→ Problem to work on
Copy out exactly the lines from the first line of the material below through the line containing "return np.maximum(ease(THIN_RIM, share), np.maximum(top, tip))", and nothing beyond them.

══ Dataset excerpt

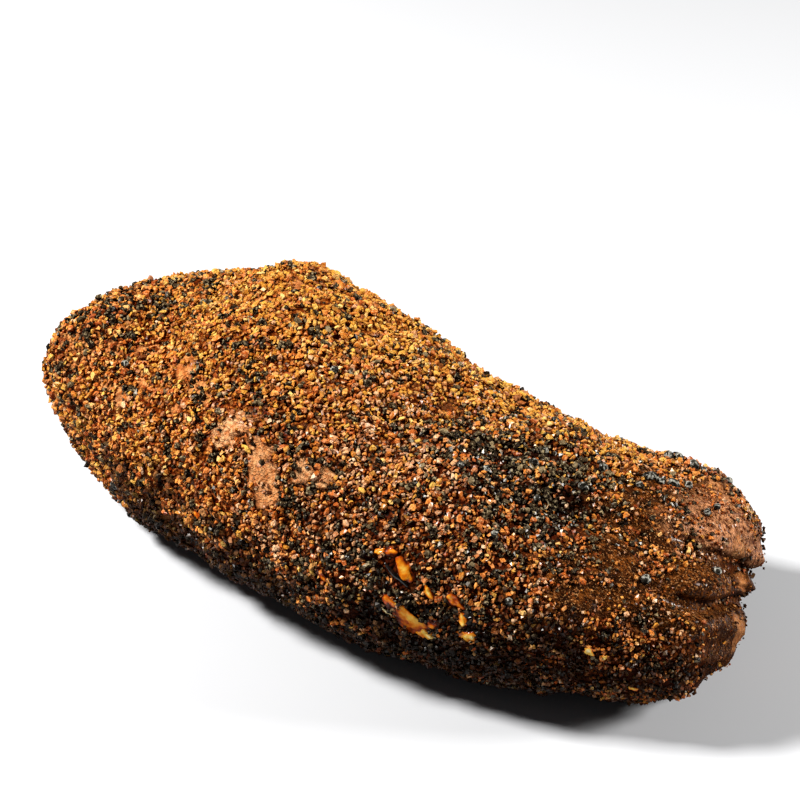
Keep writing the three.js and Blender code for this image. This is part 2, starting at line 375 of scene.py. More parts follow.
def thin_crust(points):
    """1 where the crust has thinned to single grains: the front of the thin end, its top and its tip."""
    x, y, z = points.T
    share = np.maximum(near(points, **THIN_FRONT), HOLLOW_SHARE * near(points, **THIN_HOLLOW))
    share = share + 0.12 * noise(points, 16, 5)
    top = ease(THIN_TOP["x"], x + 10 * noise(points, 14, 6)) * ease(THIN_TOP["z"], z)
    ragged_y = y + 8 * noise(points, 12, 7)
    tip = ease(THIN_TIP["x"], x + 5 * noise(points, 12, 6)) * ease(THIN_TIP["y"], ragged_y)
    return np.maximum(ease(THIN_RIM, share), np.maximum(top, tip))


# %% The pinkish lobe and the golden top
FAR_LOBE = dict(x=(138, 164), above_cleft=(-4, 8))
GOLDEN_LIT_TOP = dict(y=(-30, 30), z=(45, 90), from_x=(-150, -95), to_x=(138, 98))
LIT_CREST, LIT_CREST_SHARE = (95, 125), 0.35


def tip_share(points):
    """1 on the far lobe, above the first cleft, where the meat is pinkish."""
    x, y, z = points.T
    above = z + CLEFTS[0]["climb"] * y - CLEFTS[0]["height"]
    return ease(FAR_LOBE["x"], x) * ease(FAR_LOBE["above_cleft"], above)


def golden_and_lit_share(points):
    """1 on the far side of the top and on the crest, where the crust is rich in golden chips: partly its
    own mix, partly a painted highlight where light falls on the top.
    """
    x, y, z = points.T
    far_top = ease(GOLDEN_LIT_TOP["y"], y) * ease(GOLDEN_LIT_TOP["z"], z)
    far_top = far_top * ease(GOLDEN_LIT_TOP["from_x"], x) * ease(GOLDEN_LIT_TOP["to_x"], x)
    return np.maximum(far_top, LIT_CREST_SHARE * ease(LIT_CREST, z))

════

→ Problem solution
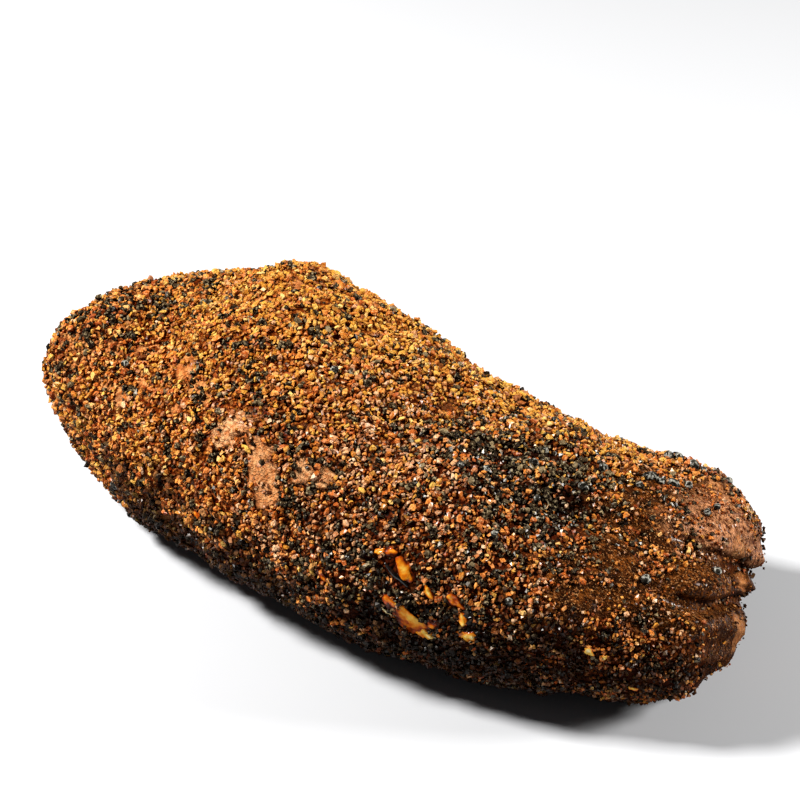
Keep writing the three.js and Blender code for this image. This is part 2, starting at line 375 of scene.py. More parts follow.
def thin_crust(points):
    """1 where the crust has thinned to single grains: the front of the thin end, its top and its tip."""
    x, y, z = points.T
    share = np.maximum(near(points, **THIN_FRONT), HOLLOW_SHARE * near(points, **THIN_HOLLOW))
    share = share + 0.12 * noise(points, 16, 5)
    top = ease(THIN_TOP["x"], x + 10 * noise(points, 14, 6)) * ease(THIN_TOP["z"], z)
    ragged_y = y + 8 * noise(points, 12, 7)
    tip = ease(THIN_TIP["x"], x + 5 * noise(points, 12, 6)) * ease(THIN_TIP["y"], ragged_y)
    return np.maximum(ease(THIN_RIM, share), np.maximum(top, tip))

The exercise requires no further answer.